Ego-centered choice is not as broad, vast, or far-reaching as fate. Fate stretches back through time all the way to the Big Bang and stretches forward into the future. It also stretches across all space. It does so because everything is connected: all human action in a given moment is one of the culminations of the Big Bang, as is planetary movement and an earthquake and a quasar and the building of an anthill. Fate, in the way I am using it, is the unfolding of everything, of the universe considered as a unitary whole. Freedom is acting in accord with this unfolding.

I want to emphasize that we cannot figure out how to be in accord with this unfolding.
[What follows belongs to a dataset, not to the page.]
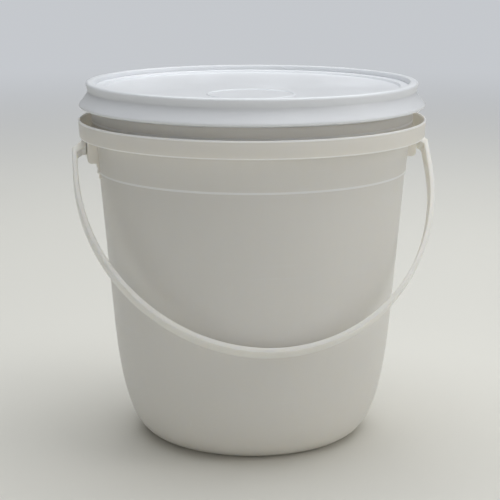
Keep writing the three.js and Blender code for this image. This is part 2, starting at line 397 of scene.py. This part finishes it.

It is way beyond conceptualization. It stems, instead, from our sense of intimacy with our surroundings and all that goes into them. We needn't think about the Big Bang to respond freely, but we do need to sense how everything is interconnected and working together on some level. 

Do I actually believe everything works together? Sometimes I do; it depends on my mood and how calm my mind is. Then, I sense that there is an unnamed and unnameable whole of which everything is a momentary part that quickly fades away. And this is not to say that there is not strife and violence. Part of this working together is carnivores attacking and killing other animals for food. So it is not necessarily a pretty picture. It is what it is, and it is indifferent to egoistic hopes, dreams, and desires. Responding freely is to respond outside these egoistic concerns, in tune with the whole, which is both well beyond us and moving right through us, more intimate than our own bodies.